Snede definiëren op een 1D element
Een snede op een balk kan toegepast worden wanneer je de resultaten in een specifiek punt wenst weer te geven. De enige functie van een snede kan eveneens teruggevonden worden in de grafische weergave van resultaten. De resultaten voor een 1D-element worden standaard berekend in 10 snedes; daartussen, wordt geïnterpoleerd. Dit wordt geïllustreerd in het volgende voorbeeld aan de hand van het resultaat My.

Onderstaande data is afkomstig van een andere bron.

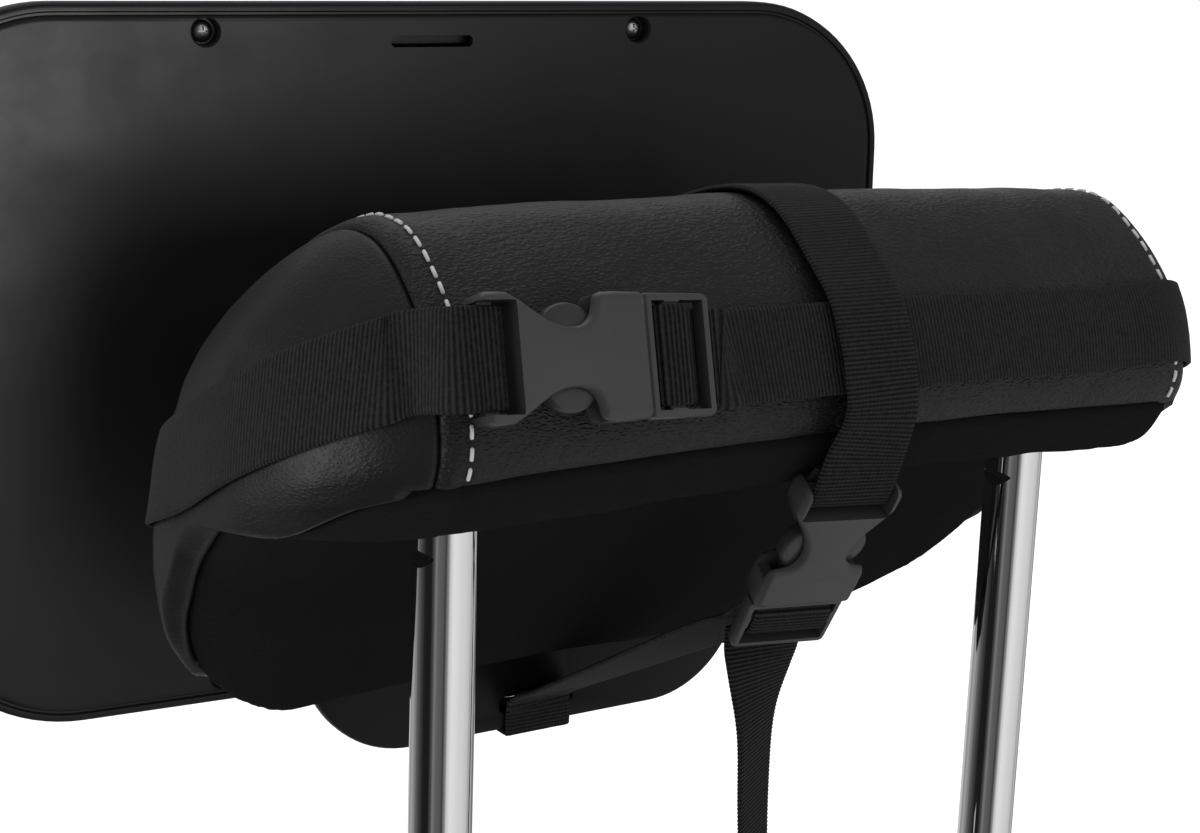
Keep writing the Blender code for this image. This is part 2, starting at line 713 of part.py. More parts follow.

Het aantal snedes kan steeds verhoogd worden door het aanpassen van de optie ‘Aantal sneden op gemiddelde staaf’ binnen de ‘Solver instellingen’. Dit zorgt ervoor dat de resultaten nauwkeuriger zullen zijn.
De functie doorsnede op 1D kan teruggevonden via invoerpaneel > werkstation 'Constructie' > Categorie 'Randcondities' > Snede op 1D. De eigenschapen van dit snedetype beperken zich enkel tot de positie van de snede op het 1D-element.
Het model zal opnieuw doorgerekend moeten worden om een resultaat te bekomen in de specifieke snedes. Om de resultaten op de gedefinieerde snede weer te geven is het noodzakelijk de optie ‘Geselecteerd’ te kiezen voor de eigenschap ‘Resultaten in snedes’ en meer bepaald de optie ‘Ingevoerd’ voor de setting ‘Geselecteerde doorsnedes’ binnen het eigenschappenvenster.
Het resultaat wordt enkel weergegeven in het punt op de balk waar de snede is ingevoerd.